Feeling that a beer might be in order, driver Munro leads the way. After leading us all the way up the hill to find the bar shut, he marches back down again (and he shall henceforth be referred to as "The grand old Duke of Tyne") where we find another shut bar. But it will be opening in 10 minutes at 2200. It proclaims the availability of Belgian beers, so we fester until opening time. Leffe brun is as good as ever. He is finished as he only has four Leffe glasses and there are six of us. Another of the same and we head back to the hotel for doss.

Monday 4th November

Our last morning, and it’s up for breakfast at 0715 and then the 0746 unit from A to B, so to speak.

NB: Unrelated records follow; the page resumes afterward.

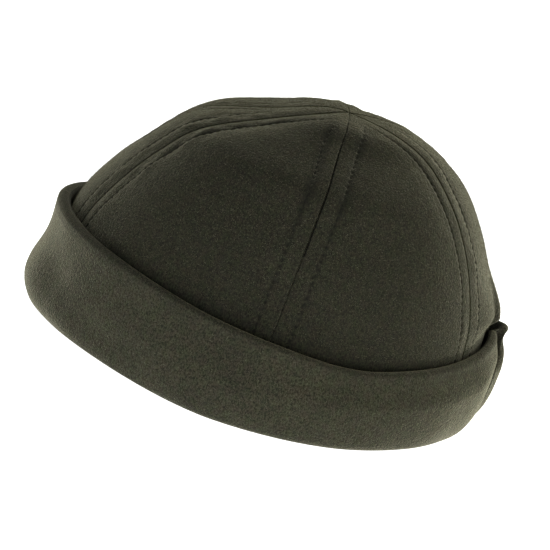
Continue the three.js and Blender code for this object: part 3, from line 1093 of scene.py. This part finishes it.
def wool_material(name, colours, sheen):
    nodes = Nodes(name)
    dark, light, fleck = colours
    # Heather: tufts of felted fibre of slightly different colour, drawn out in the warp's direction
    stretched = nodes.mapping({"Scale": (1.0, 1.0, 0.6)})
    tufts = nodes.noise(stretched, scale=1500, detail=3, roughness=0.7, distortion=0.2)
    mottle = nodes.noise(nodes.place, scale=210, detail=3, roughness=0.6, distortion=0.3)
    patches = nodes.noise(nodes.place, scale=38, detail=2)
    colour = nodes.mix(nodes.span(tufts, 0.4, 0.6), dark, light)
    # Browner and greener stretches of yarn
    shifted = nodes.mapping({"Location": (0.31, 0.17, 0.43)})
    hue = nodes.noise(shifted, scale=260, detail=2)
    tint = nodes.mix(nodes.span(hue, 0.35, 0.65), GREENER, BROWNER)
    colour = nodes.mix(1.0, colour, tint, "MULTIPLY")
    # Lighter and darker cloth, in small and in broad patches
    small = nodes.span(mottle, 0.3, 0.7, to_low=0.82, to_high=1.04)
    broad = nodes.span(patches, 0.3, 0.7, to_low=-0.06, to_high=0.22)
    tone = nodes.math("ADD", small, broad)
    shade = nodes.add("ShaderNodeCombineColor", {0: tone, 1: tone, 2: tone}).outputs[0]
    colour = nodes.mix(1.0, colour, shade, "MULTIPLY")
    # Single pale fibres on the surface
    drawn_out = nodes.mapping({"Rotation": (0.5, 0.4, 0.3), "Scale": (1.0, 0.28, 1.0)})
    fibres = nodes.noise(drawn_out, scale=2300, detail=2, roughness=0.6, distortion=1.2)
    colour = nodes.mix(nodes.span(fibres, 0.6, 0.74, to_high=0.7), colour, fleck)
    # Darker where the sewing presses down the nap, and painted shade along the stitching, just over the
    # turn-up and on the cuff
    pressed_and_shade_share = nodes.math("MULTIPLY", nodes.attribute("pressed_nap_and_painted_shade"), 0.75)
    colour = nodes.mix(pressed_and_shade_share, colour, PRESSED_AND_SHADE_COLOUR)
    # Felt grain at three scales
    nap = nodes.math("ADD", nodes.math("MULTIPLY", tufts, 0.7), nodes.math("MULTIPLY", fibres, 0.3))
    grain = nodes.noise(nodes.place, scale=950, detail=2, roughness=0.6, distortion=0.3)
    normal = nodes.bump(nap, strength=0.7, distance=0.0006)
    normal = nodes.bump(grain, strength=0.6, distance=0.0006, normal=normal)
    normal = nodes.bump(mottle, strength=0.35, distance=0.0006, normal=normal)
    nodes.shade({
        "Base Color": colour,
        "Roughness": nodes.span(mottle, 0.3, 0.7, to_low=0.82, to_high=1.0),
        "Specular IOR Level": 0.22,
        "Sheen Weight": sheen,
        "Sheen Roughness": SHEEN_ROUGHNESS,
        "Sheen Tint": SHEEN_TINT,
        "Normal": normal,
    })
    return nodes.material


def fibre_material(name, colours):
    nodes = Nodes(name)
    unevenness = nodes.noise(nodes.place, scale=900, detail=1)
    nodes.shade({
        "Base Color": nodes.mix(nodes.attribute("tone"), *colours),
        "Roughness": nodes.span(unevenness, 0.3, 0.7, to_low=0.7, to_high=0.9),
        "Specular IOR Level": 0.3,
    })
    return nodes.material


def dark_material(name, colours, scale, detail, grain, distortion, roughness, specular, bump):
    """Dark fibres without nap: the sewing thread, and painted shade deep in the seams."""
    nodes = Nodes(name)
    twist = nodes.noise(nodes.place, scale, detail, grain, distortion)
    nodes.shade({
        "Base Color": nodes.mix(nodes.span(twist, 0.3, 0.7), *colours),
        "Roughness": nodes.span(twist, 0.3, 0.7, *roughness),
        "Specular IOR Level": specular,
        "Normal": nodes.bump(twist, strength=0.5, distance=bump),
    })
    return nodes.material


def floor_material():
    nodes = Nodes("pale_floor")
    grain = nodes.noise(nodes.place, scale=40, detail=2)
    nodes.shade({
        "Base Color": nodes.mix(nodes.span(grain, 0.3, 0.7), *FLOOR_COLOURS),
        "Roughness": 0.9,
        "Specular IOR Level": 0.1,
        "Emission Color": (1, 1, 1, 1),
        "Emission Strength": FLOOR_GLOW,
    })
    return nodes.material


# Camera, floor and lights

def build_camera():
    azimuth, elevation, roll = (math.radians(angle) for angle in CAMERA_ANGLES)
    back = Vector((
        math.sin(azimuth) * math.cos(elevation),
        -math.cos(azimuth) * math.cos(elevation),
        math.sin(elevation),
    ))
    level = Vector((math.cos(azimuth), math.sin(azimuth), 0))
    up = back.cross(level)
    right = level * math.cos(roll) + up * math.sin(roll)
    top = up * math.cos(roll) - level * math.sin(roll)
    # The pivot lies off the picture's middle, so the camera stands a little to the side
    aside = (PICTURE_WIDTH / 2 - PIVOT_PIXEL[0]) / PIXELS_PER_MM
    above = (PIVOT_PIXEL[1] - PICTURE_WIDTH / 2) / PIXELS_PER_MM
    place = PIVOT + back * CAMERA_DISTANCE + right * aside + top * above
    data = bpy.data.cameras.new("photo_camera")
    data.sensor_width = 36
    data.lens = data.sensor_width * PIXELS_PER_MM * CAMERA_DISTANCE / PICTURE_WIDTH
    data.clip_start = 0.05
    data.clip_end = 20
    camera = bpy.data.objects.new("photo_camera", data)
    turn = Matrix((right, top, back)).transposed().to_4x4()
    camera.matrix_world = Matrix.Translation(place * MM) @ turn
    bpy.context.scene.collection.objects.link(camera)
    bpy.context.scene.camera = camera


def build_backdrop(material):
    """A pale wall round the floor, for low views. Only the camera sees it, so it lights nothing."""
    turns = np.linspace(0, 2 * math.pi, BACKDROP_SIDES + 1)
    circle = BACKDROP_RADIUS * np.stack([np.cos(turns), np.sin(turns), 0 * turns], -1)
    points = np.concatenate([circle, circle + (0, 0, BACKDROP_HEIGHT)])
    faces = grid_faces(np.arange(len(points)).reshape(2, -1))
    wall = new_object("backdrop", points, faces, material)
    for rays in ("diffuse", "glossy", "transmission", "shadow"):
        setattr(wall, "visible_" + rays, False)
    wall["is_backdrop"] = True


def build_light(name, place, power, colour):
    data = bpy.data.lights.new(name, "AREA")
    data.shape = "DISK"
    data.size = LIGHT_WIDTH_M
    data.energy = power
    data.color = colour
    light = bpy.data.objects.new(name, data)
    light.location = place
    light.rotation_mode = "QUATERNION"
    light.rotation_quaternion = (LIGHT_AIM_M - Vector(place)).to_track_quat("-Z", "Y")
    bpy.context.scene.collection.objects.link(light)


def build_stage():
    pale = floor_material()
    corners = FLOOR_REACH * np.array([(-1, -1, 0), (1, -1, 0), (1, 1, 0), (-1, 1, 0)])
    new_object("floor", corners, [(0, 1, 2, 3)], pale)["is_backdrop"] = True
    build_backdrop(pale)
    for light in LIGHTS:
        build_light(*light)
    world = bpy.data.worlds.new("studio")
    world.use_nodes = True
    background = world.node_tree.nodes["Background"]
    background.inputs["Color"].default_value = (1, 1, 1, 1)
    background.inputs["Strength"].default_value = WORLD_STRENGTH
    bpy.context.scene.world = world
    # The Standard view keeps the dark olive at the photograph's tone
    bpy.context.scene.view_settings.view_transform = "Standard"


build_camera()
crown_wool = wool_material("crown_felted_wool", CROWN_COLOURS, OPEN_SHEEN)
# Less glossy copies of the wool paint shade over and behind the turn-up, on its lip and near it
crown_fold_shade_wool = wool_material("crown_wool_painted_fold_shade", CROWN_COLOURS, CROWN_FOLD_SHEEN)
cuff_wool = wool_material("cuff_felted_wool", CUFF_COLOURS, OPEN_SHEEN)
cuff_lip_shade_wool = wool_material("cuff_wool_painted_lip_shade", CUFF_COLOURS, LIP_SHEEN)
cuff_near_lip_shade_wool = wool_material("cuff_wool_painted_near_lip_shade", CUFF_COLOURS, NEAR_LIP_SHEEN)
cuff_fold_shade_wool = wool_material("cuff_wool_painted_fold_shade", CUFF_COLOURS, CUFF_FOLD_SHEEN)
# A dark wool without sheen that paints shade deep in the seams
seam_shade_wool = dark_material("wool_painted_seam_shade", SEAM_SHADE_COLOURS, scale=1500, detail=3, grain=0.7,
                          distortion=0.6, roughness=(0.9, 1.0), specular=0.1, bump=0.0003)
panels = [build_panel(panel, crown_wool, seam_shade_wool, crown_fold_shade_wool) for panel in CROWN_PANELS]
cuff = build_cuff(cuff_wool, cuff_lip_shade_wool, cuff_fold_shade_wool, cuff_near_lip_shade_wool)
crown_fibre = fibre_material("crown_nap_fibre", CROWN_NAP_COLOURS)
cuff_fibre = fibre_material("cuff_nap_fibre", CUFF_NAP_COLOURS)
front_panels = [panels[5], panels[0], panels[1]]
fibre_mesh("crown_nap_front", front_panels, CROWN_FIBRES, FRONT_SEED, crown_fibre)
fibre_mesh("crown_nap_back", panels[2:5], CROWN_FIBRES, BACK_SEED, crown_fibre)
fibre_mesh("cuff_nap", [cuff], CUFF_FIBRES, CUFF_SEED, cuff_fibre)
thread = dark_material("topstitch_thread", THREAD_COLOURS, scale=2400, detail=2, grain=0.6,
                       distortion=0.5, roughness=(0.75, 0.95), specular=0.15, bump=0.0001)
build_stitches(thread)
build_stage()

for label, corners in (("cad", CAD_BOX), ("visual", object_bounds())):
    [[float(v) for v in corner] for corner in corners]
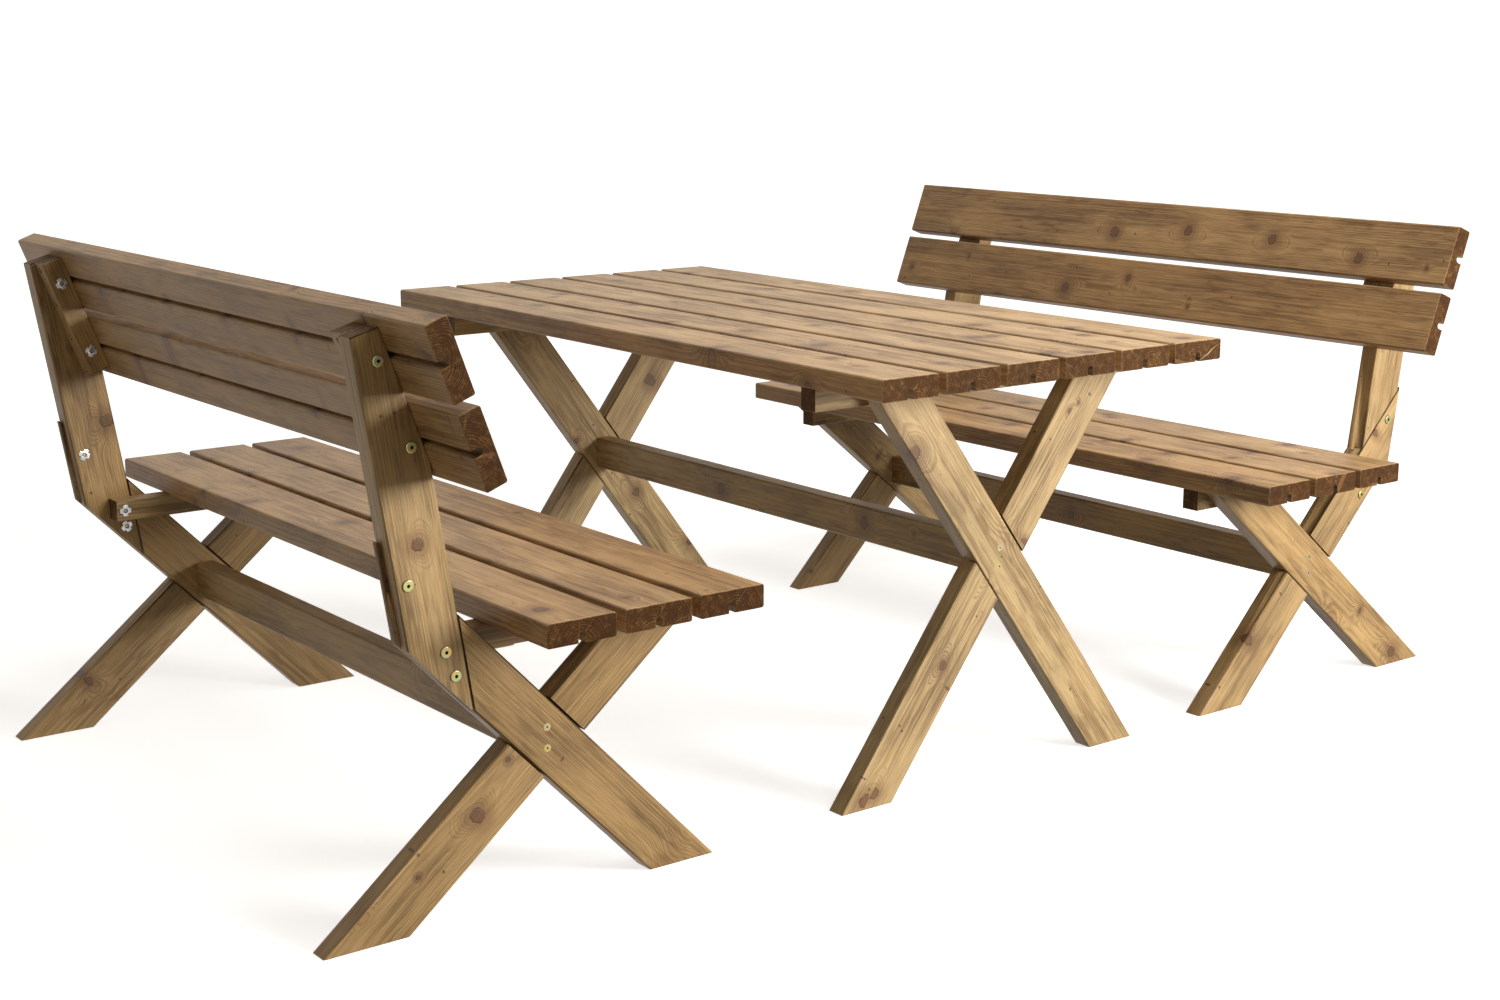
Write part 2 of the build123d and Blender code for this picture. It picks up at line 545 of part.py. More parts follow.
with BuildPart() as stretcher:
    stretcher_bar(BENCH_CROSS_H)
with BuildPart() as frame_screws:
    for frame in FRAMES.values():
        for dz in (-FRAME_SCREW_STEP / 2, FRAME_SCREW_STEP / 2):
            frame_screw(frame["outer"], 0, BENCH_CROSS_H + dz, frame["way"], False)
with BuildPart() as seat_screws:
    for frame in FRAMES.values():
        for y_mid in seat_centres:
            for s in (-1, 1):
                under_screw(frame["batten_mid"], y_mid + s * WOOD_SCREW_STEP / 2, SEAT_UNDER - BATTEN_H, False)
with BuildPart() as back_screws:
    for frame in FRAMES.values():
        for along in back_screw_spots:
            back_screw(frame, along, False)
with BuildPart() as bolts:
    for frame in FRAMES.values():
        for y, z in FRAME_BOLTS:
            bolt_solid(frame["outer"], frame["inner"], y, z)
        for y, z in BATTEN_BOLTS + CLEAT_BOLTS:
            bolt_solid(frame["outer"], frame["batten_face"], y, z)
with BuildPart() as nuts:
    for frame in FRAMES.values():
        for y, z in FRAME_BOLTS:
            nut_solid(frame["inner"], y, z, frame["way"])
        for y, z in BATTEN_BOLTS + CLEAT_BOLTS:
            nut_solid(frame["batten_face"], y, z, frame["way"])
for bench, spot in BENCH_SPOTS.items():
    save(stretcher.part, f"{bench}_bench_stretcher", spot)
    save(frame_screws.part, f"{bench}_bench_frame_screws", spot)
    save(seat_screws.part, f"{bench}_bench_seat_screws", spot)
    save(back_screws.part, f"{bench}_bench_back_screws", spot)
    save(bolts.part, f"{bench}_bench_bolts", spot)
    save(nuts.part, f"{bench}_bench_tee_nuts", spot)
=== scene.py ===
# %% [markdown]
# # A softwood picnic table with two backed benches
#
# The set is made of planed, stained softwood, bolted and screwed together. Its frame, the fixed model
# that is loaded first, already has every timber at its true size and place, and every bolt, nut and
# screw. What is left to do here is what a joiner and a finisher do: ease the sawn ends, open a few
# drying cracks, give the wood its rings, knots and stain, and light the set softly.

import json
import math
import random

import bmesh
import bpy
from mathutils import Matrix, Vector

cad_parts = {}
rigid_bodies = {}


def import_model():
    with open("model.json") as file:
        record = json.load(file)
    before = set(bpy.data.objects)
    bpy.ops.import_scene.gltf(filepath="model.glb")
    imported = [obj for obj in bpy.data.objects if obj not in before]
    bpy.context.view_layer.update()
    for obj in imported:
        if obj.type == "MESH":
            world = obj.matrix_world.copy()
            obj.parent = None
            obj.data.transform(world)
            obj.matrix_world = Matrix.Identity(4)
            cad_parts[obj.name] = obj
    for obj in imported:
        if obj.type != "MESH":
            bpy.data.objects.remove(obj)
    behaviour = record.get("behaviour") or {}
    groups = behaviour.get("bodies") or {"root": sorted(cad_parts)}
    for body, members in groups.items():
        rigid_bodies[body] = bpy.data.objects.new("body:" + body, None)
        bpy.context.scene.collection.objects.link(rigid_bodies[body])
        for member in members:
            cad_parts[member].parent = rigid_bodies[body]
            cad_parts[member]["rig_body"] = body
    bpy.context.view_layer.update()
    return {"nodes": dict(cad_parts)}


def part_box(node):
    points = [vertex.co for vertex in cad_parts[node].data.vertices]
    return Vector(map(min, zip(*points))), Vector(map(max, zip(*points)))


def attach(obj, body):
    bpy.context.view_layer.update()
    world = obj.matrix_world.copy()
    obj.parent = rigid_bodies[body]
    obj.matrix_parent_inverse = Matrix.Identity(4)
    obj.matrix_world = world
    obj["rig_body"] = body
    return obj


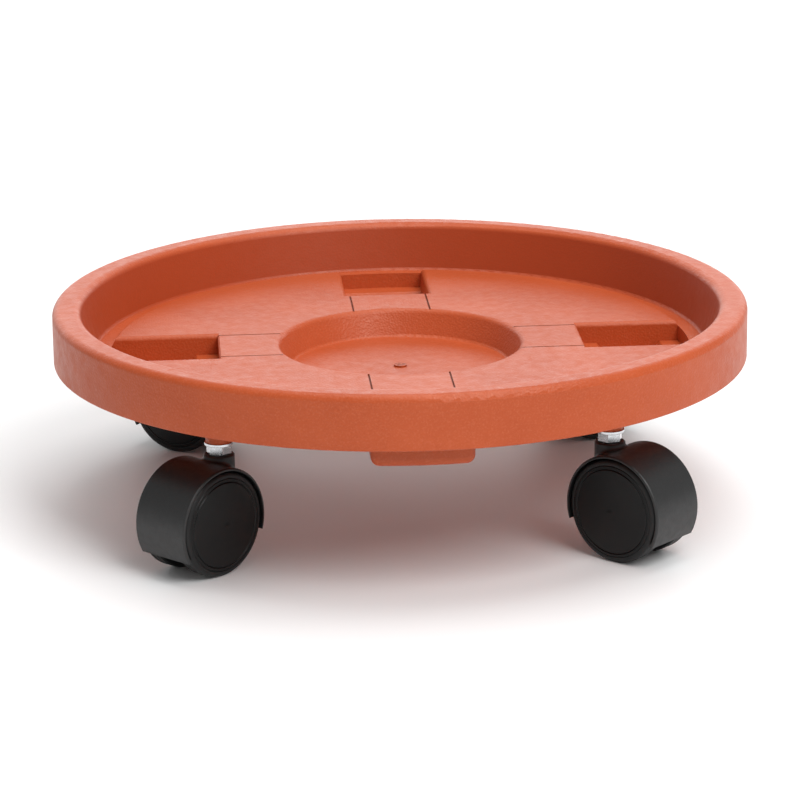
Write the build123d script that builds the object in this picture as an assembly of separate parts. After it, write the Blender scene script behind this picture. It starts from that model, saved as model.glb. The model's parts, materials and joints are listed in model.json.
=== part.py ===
from build123d import *
import os
from math import asin, cos, hypot, radians, sin, sqrt, tan

# A round plant pot caddy: one moulded plastic tray on four swivelling twin-wheel casters.
# Millimetres, +Z up. The origin is on the floor, on the tray's axis. The front is -Y.

# ---------------------------------------------------------------- driving dimensions
# Tray, seen from above
RIM_R = 160.0            # outer radius of the rim
LIP_WIDTH = 12.5         # width of the rim's flat top
WALL = 2.8               # moulded wall thickness
GUTTER_OUT_R = 141.5     # where the sloping inner wall meets the gutter
GUTTER_IN_R = 134.0      # where the gutter meets the raised plate
PLATE_R = 132.6          # outer edge of the plate's top face
RECESS_R = 58.0          # upper edge of the central recess
RECESS_FLOOR_R = 51.0    # edge of the recess's floor

# Tray, heights above the floor
RIM_TOP = 95.5
SKIRT_BOTTOM = 70.8
PLATE_TOP = 75.5
GUTTER_TOP = 73.0
RECESS_FLOOR = 63.3

# Four pockets in the plate, one on each half axis
POCKET_IN_R = 84.0       # inner end of a pocket
POCKET_WIDTH = 40.0      # between its side walls
POCKET_EDGE = 1.9        # rounding along the top of the side walls
END_EDGE = 0.7           # bevel along the top of the inner end wall
POCKET_DRAFT = 2.0       # degrees, on the pocket's side walls
SHELF_DEPTH = 9.5        # flat shelves at both ends, below the plate's top
TROUGH_DEPTH = 17.0      # round trough between the shelves, below the plate's top
SHELF_SHARE = 0.2        # length of each shelf, as a share of the pocket's length
BLOCK_BOTTOM = 56.3      # underside of the block that holds a pocket
BLOCK_WALL = 2.6
GROOVE_Y = 18.25         # fine grooves in the plate, on both sides of each half axis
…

The fitters are on 1810 trying to fix a loose cable that looks like the speedometer drive. We depart on time at 0820 complete with unattached cables. We thrash south to the railway town of Entronconmento for a works visit. An excellent run it was too. Plenty of enthusiasm from the chair. At Entronconmento we are to lose 1810 in favour of a Class 2551 electric for the last leg back to Lisbon.

No time though for engine patting as we are booked for a lightening trip into the works here. This is achieved in an Allen railcar trailer (in a state of advanced decay) with traction provided by 1175, an 0-4-0 shunter of Sentinel descent. Got to get your "Rods" in! As we trundled from the station to the works, we are going to be overtaken by 1810 heading light for Barreiro. As it approaches it is apparent it is slowing down. Only it isn’t slowing down quickly enough and proceeds to overshoot the board by about twenty feet. SPAD! It is interesting to see what happened next. Bang her in reverse, set back behind the peg and within a few seconds it clears and we are deafened by a storming get away. And the cables are still flailing around.

A quick look around reveals all sorts of diesel and electric traction under varying levels of repair. The running shed also contains several of the MLW Class 1551 locos. Beasts! Later gen also reveals that one of these (1563) is on its way down from Covilha and C Guntripp Esq. has last been seen, quite by chance, heading in that direction. Lucky bugger.

1175 rods us back to the station for 2556 (a fix for one of the party) forward to Lisbon SA. Can’t say I am overly inspired by this. Someone describes these as "Portuguese Roarers", but I’m not convinced. Still, it has to be better than one of those awful 5601 things! Arrival at SA is right time and a bus awaits those who need transport to the airport.

The bus is waved at in favour of a walk towards the centre of the city, and a pint sitting outside Galloping Hogan’s bar. The sun is shining and it is 70 degrees Fahrenheit. What better way to conclude an excellent weekend ? A fast taxi gets us safely to the check in desk on time. Thanks Mark and Nigel.

All in all, an excellent weekend that will see making further trips to Portugal. Try it soo for yourself as, like all European rail systems, vintage locos are being replaced at an alarming rate.